> Work required
Repeat the material exactly, every line of it.

> Data provided

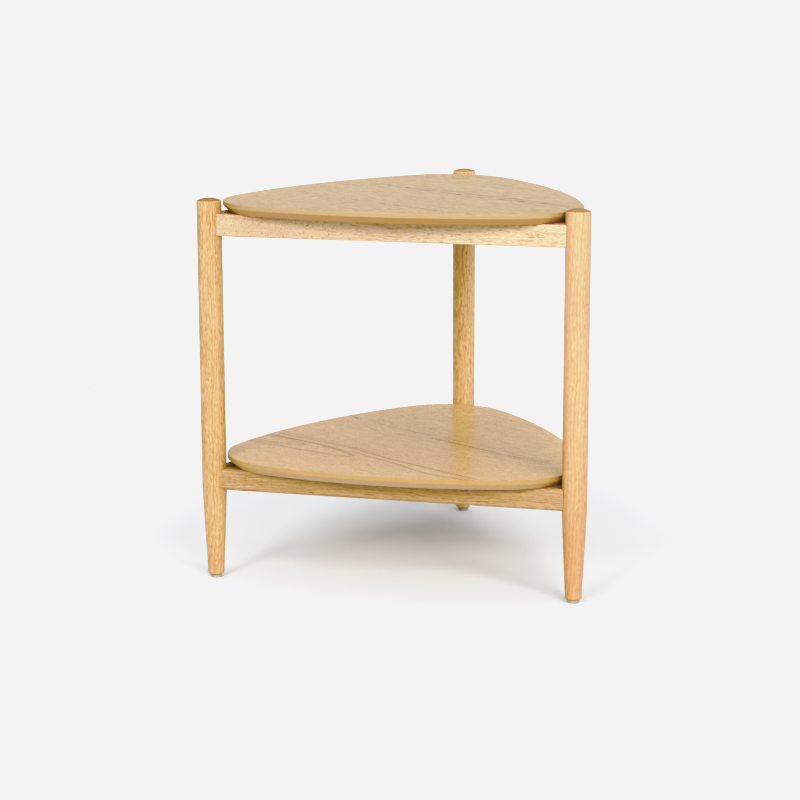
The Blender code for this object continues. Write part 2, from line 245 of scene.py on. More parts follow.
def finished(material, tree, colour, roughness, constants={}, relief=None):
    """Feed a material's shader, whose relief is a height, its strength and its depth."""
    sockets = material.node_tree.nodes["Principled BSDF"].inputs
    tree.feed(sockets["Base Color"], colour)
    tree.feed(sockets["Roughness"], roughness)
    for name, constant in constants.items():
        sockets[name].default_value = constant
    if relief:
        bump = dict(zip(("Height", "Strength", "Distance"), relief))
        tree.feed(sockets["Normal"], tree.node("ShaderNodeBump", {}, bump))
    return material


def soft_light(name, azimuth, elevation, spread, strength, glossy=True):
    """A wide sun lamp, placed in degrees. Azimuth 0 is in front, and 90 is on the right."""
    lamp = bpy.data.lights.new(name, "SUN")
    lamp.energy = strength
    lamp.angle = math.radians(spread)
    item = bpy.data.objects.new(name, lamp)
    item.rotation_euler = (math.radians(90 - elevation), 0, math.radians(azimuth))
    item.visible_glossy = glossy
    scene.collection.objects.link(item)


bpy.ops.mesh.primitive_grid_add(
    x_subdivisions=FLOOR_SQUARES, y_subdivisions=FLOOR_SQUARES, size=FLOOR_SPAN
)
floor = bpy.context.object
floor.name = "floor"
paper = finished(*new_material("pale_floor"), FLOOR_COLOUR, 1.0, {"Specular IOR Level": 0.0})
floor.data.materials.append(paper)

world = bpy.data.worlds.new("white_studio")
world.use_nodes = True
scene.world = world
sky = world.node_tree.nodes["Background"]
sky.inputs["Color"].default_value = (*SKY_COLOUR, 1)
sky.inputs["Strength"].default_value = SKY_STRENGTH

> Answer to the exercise
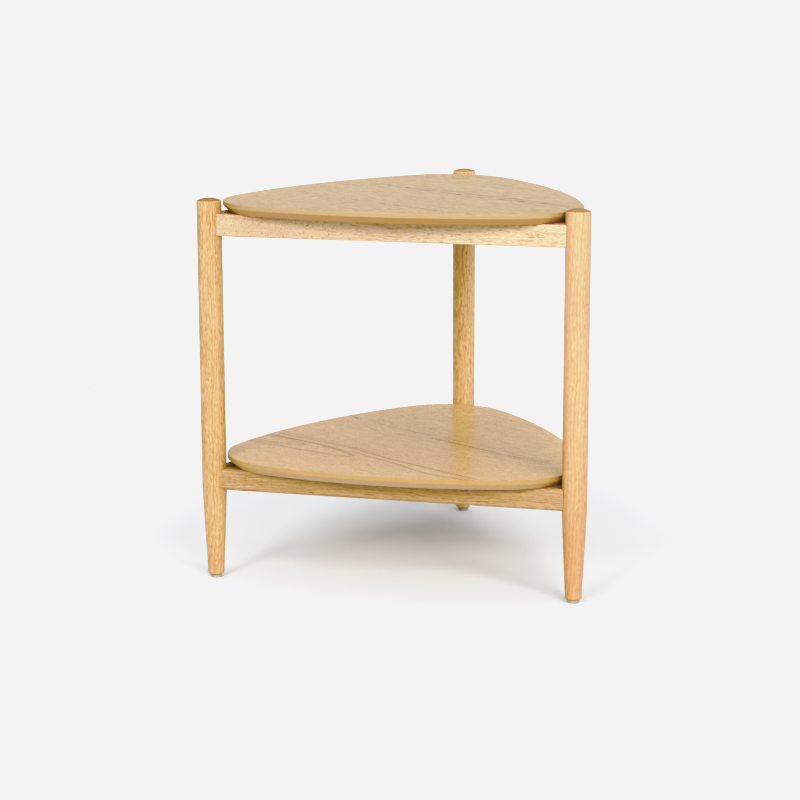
The Blender code for this object continues. Write part 2, from line 245 of scene.py on. More parts follow.
def finished(material, tree, colour, roughness, constants={}, relief=None):
    """Feed a material's shader, whose relief is a height, its strength and its depth."""
    sockets = material.node_tree.nodes["Principled BSDF"].inputs
    tree.feed(sockets["Base Color"], colour)
    tree.feed(sockets["Roughness"], roughness)
    for name, constant in constants.items():
        sockets[name].default_value = constant
    if relief:
        bump = dict(zip(("Height", "Strength", "Distance"), relief))
        tree.feed(sockets["Normal"], tree.node("ShaderNodeBump", {}, bump))
    return material


def soft_light(name, azimuth, elevation, spread, strength, glossy=True):
    """A wide sun lamp, placed in degrees. Azimuth 0 is in front, and 90 is on the right."""
    lamp = bpy.data.lights.new(name, "SUN")
    lamp.energy = strength
    lamp.angle = math.radians(spread)
    item = bpy.data.objects.new(name, lamp)
    item.rotation_euler = (math.radians(90 - elevation), 0, math.radians(azimuth))
    item.visible_glossy = glossy
    scene.collection.objects.link(item)


bpy.ops.mesh.primitive_grid_add(
    x_subdivisions=FLOOR_SQUARES, y_subdivisions=FLOOR_SQUARES, size=FLOOR_SPAN
)
floor = bpy.context.object
floor.name = "floor"
paper = finished(*new_material("pale_floor"), FLOOR_COLOUR, 1.0, {"Specular IOR Level": 0.0})
floor.data.materials.append(paper)

world = bpy.data.worlds.new("white_studio")
world.use_nodes = True
scene.world = world
sky = world.node_tree.nodes["Background"]
sky.inputs["Color"].default_value = (*SKY_COLOUR, 1)
sky.inputs["Strength"].default_value = SKY_STRENGTH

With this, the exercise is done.